從他的表情確定了自己的猜測,五條悟點點頭,一手作拳敲擊在手掌上。
“喲西,老子明白了。”
你又明白了個啥玩意啊?
夏油傑不由得以手掩麵,這一個個不省心的玩意,太拉胯了,他帶不動!
而走進房內的甚爾,則是緩步走到端木瞳的病床前,靜靜地打量著她。
自從瞳被判定中了詛咒無法醒來,他就再沒來看過她。說他怯懦也好,他不想再看見美麗的花朵凋謝在病床上的場景,若是再次發生,簡直能成為他一生的噩夢。
他以為他又要落回黑暗的深淵中了,卻沒想到她還沒放棄。望著女人緊皺的眉頭,周身的咒力波動,這些無不在向他訴說著這三天來她是如何努力地掙紮著想要醒過來。

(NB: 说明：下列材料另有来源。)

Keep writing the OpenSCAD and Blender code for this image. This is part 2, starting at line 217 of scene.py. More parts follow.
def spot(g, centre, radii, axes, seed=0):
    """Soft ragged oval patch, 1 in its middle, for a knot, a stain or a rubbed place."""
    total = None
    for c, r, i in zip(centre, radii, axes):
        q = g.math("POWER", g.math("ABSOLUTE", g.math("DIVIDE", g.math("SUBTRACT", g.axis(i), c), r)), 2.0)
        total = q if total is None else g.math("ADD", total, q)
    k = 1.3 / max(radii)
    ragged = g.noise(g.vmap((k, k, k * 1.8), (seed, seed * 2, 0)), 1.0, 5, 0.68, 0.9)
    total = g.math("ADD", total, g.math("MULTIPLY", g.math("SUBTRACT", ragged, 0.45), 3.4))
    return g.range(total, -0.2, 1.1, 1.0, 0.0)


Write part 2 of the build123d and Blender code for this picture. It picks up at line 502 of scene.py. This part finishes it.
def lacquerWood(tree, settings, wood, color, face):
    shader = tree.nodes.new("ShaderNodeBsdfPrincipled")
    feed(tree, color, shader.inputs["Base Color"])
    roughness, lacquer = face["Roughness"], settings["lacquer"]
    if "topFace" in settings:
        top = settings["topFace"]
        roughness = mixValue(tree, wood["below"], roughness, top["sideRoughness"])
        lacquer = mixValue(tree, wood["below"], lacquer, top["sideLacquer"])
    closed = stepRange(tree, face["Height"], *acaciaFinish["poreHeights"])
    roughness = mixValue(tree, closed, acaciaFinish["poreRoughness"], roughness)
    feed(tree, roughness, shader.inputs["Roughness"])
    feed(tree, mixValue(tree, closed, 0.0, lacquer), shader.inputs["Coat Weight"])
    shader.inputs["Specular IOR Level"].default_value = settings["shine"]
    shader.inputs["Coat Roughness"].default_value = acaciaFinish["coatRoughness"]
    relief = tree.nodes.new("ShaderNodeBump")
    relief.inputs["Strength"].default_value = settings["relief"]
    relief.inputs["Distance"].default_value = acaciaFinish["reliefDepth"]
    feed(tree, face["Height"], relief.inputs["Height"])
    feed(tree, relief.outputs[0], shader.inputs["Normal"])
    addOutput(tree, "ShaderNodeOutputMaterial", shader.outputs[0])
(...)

他以為要失去她了,已經放棄了生的希望消極對待,然而她卻向他證明了她對於生的渴望是何等的強烈。
他以為即將迎來相同的悲劇,她卻像一簇火苗,在風中頑強地燃燒著,即將變成一場盛大的火焰映亮他的前方。
所以這一次,他可以懷抱期待地迎接新生的對吧?
“你要快點醒來啊,瞳。”
甚爾伸出手,在惠的怒視中輕輕地捏了捏沉睡中的女人的臉頰。見她的眼睫輕顫可就是怎麼也醒不過來,心中不由得有些煩躁。六眼小鬼的話閃過心頭——
需要給她一些刺激麼……
忽然一個主意冒上心頭,他脫口而出:
“惠被我賣給禪院家了。瞳,你要是醒不過來,再過個兩、三年,他就要被禪院家給帶走了。”
下一刻,他親眼見證了奇跡。
病床上的黑發女人緩緩睜開了眼睛,那雙黑色的眼睛眨巴了幾下,從茫然到清醒,而後側過頭,與他的視線對上,緩緩綻放出一個燦爛的笑容。

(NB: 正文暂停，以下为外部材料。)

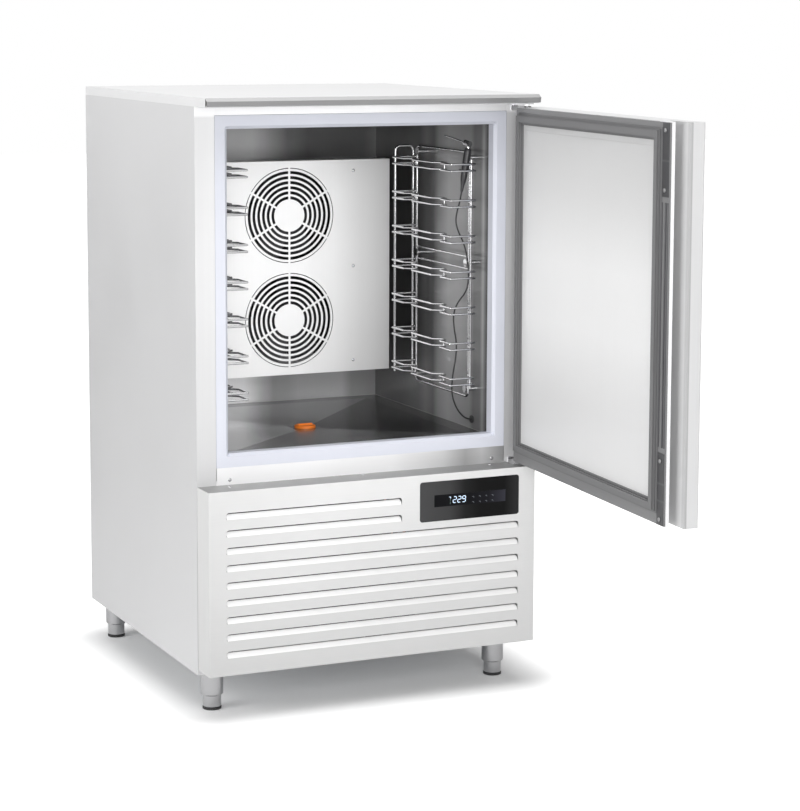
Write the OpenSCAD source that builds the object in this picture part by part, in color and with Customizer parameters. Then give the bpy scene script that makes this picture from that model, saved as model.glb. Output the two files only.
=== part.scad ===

啊……心底的巨石落地,將那片空洞徹底地堵上,他的世界又開始有了鮮活的色彩。
甚爾扯出一抹會讓外麵的女人尖叫的溫柔微笑,跟費力起身的女人打招呼。
“歡迎醒來,瞳。”
隻是下一刻,他就笑不出來了。
“我剛才,好像有聽到什麼惠被賣給禪院家的奇怪言論?嚇得我都從夢裡驚醒了呢。”女人的身上湧起強烈的咒力波動,陰惻惻地笑了起來,“是我聽錯了嗎?”
“沒有哦,端木女士。”不知何時溜進房間的五條悟和夏油傑同時舉起手指向一旁僵住了的甚爾,“就是這個人渣大叔,不僅把小惠賣給了禪院家。你昏迷之後他直接就把惠醬丟給我們兩個學生照顧了呢!說什麼本來就是我老婆在照顧惠,既然她倒下了,我也沒精力管他,你順便帶回去之類的。剛到我家那天晚上惠醬哭得可傷心了。★”
“什麼!?五條悟你——”甚爾沒料到這六眼小鬼居然如此記仇,會在此刻向瞳打小報告,正瞪向他想要威脅。一旁的惠拉拉端木瞳的衣袖,有些不好意思地跟她說這幾天都是夏油哥哥他們在照顧他。
臭小子,居然連你也背刺我!?
甚爾瞪大了眼睛,完全沒有料到會被所有人聯手背叛。然而此刻他已經來不及找三人算賬了,因為端木瞳已經從病床上坐起了身,正試圖利用咒力強化身體下床。
“瞳,你聽我解釋……”
“術式順轉-【肉】體強化。”
“瞳!你現在不能做劇烈運動……我錯了,你快躺下……我自己打自己總行了吧?”
看著病房裡的一片雞飛狗跳,五條悟和夏油傑均是露出了快意的笑容,兩個人對視一眼,輕輕地擊了個掌。
“端木夫人的體術看起來也不弱呢。”見到女人一拳打在那個天與暴君的頭頂,夏油傑有種夜蛾正在教訓悟的既視感。
“她明明就有術式,那個大叔果然在騙人。”五條悟不滿地鼓起臉頰,而且強化類……
“他估計也是出於保護的心理。”夏油傑倒是能夠理解這種想要守護重要之人的想法,不由得替他說了一句,而後迎上了五條悟不滿地一個瞪視。他摸了摸鼻子,算了,他還是繼續看端木夫人暴打先生的戲碼吧。
——於是,隻有甚爾受傷的世界達成了。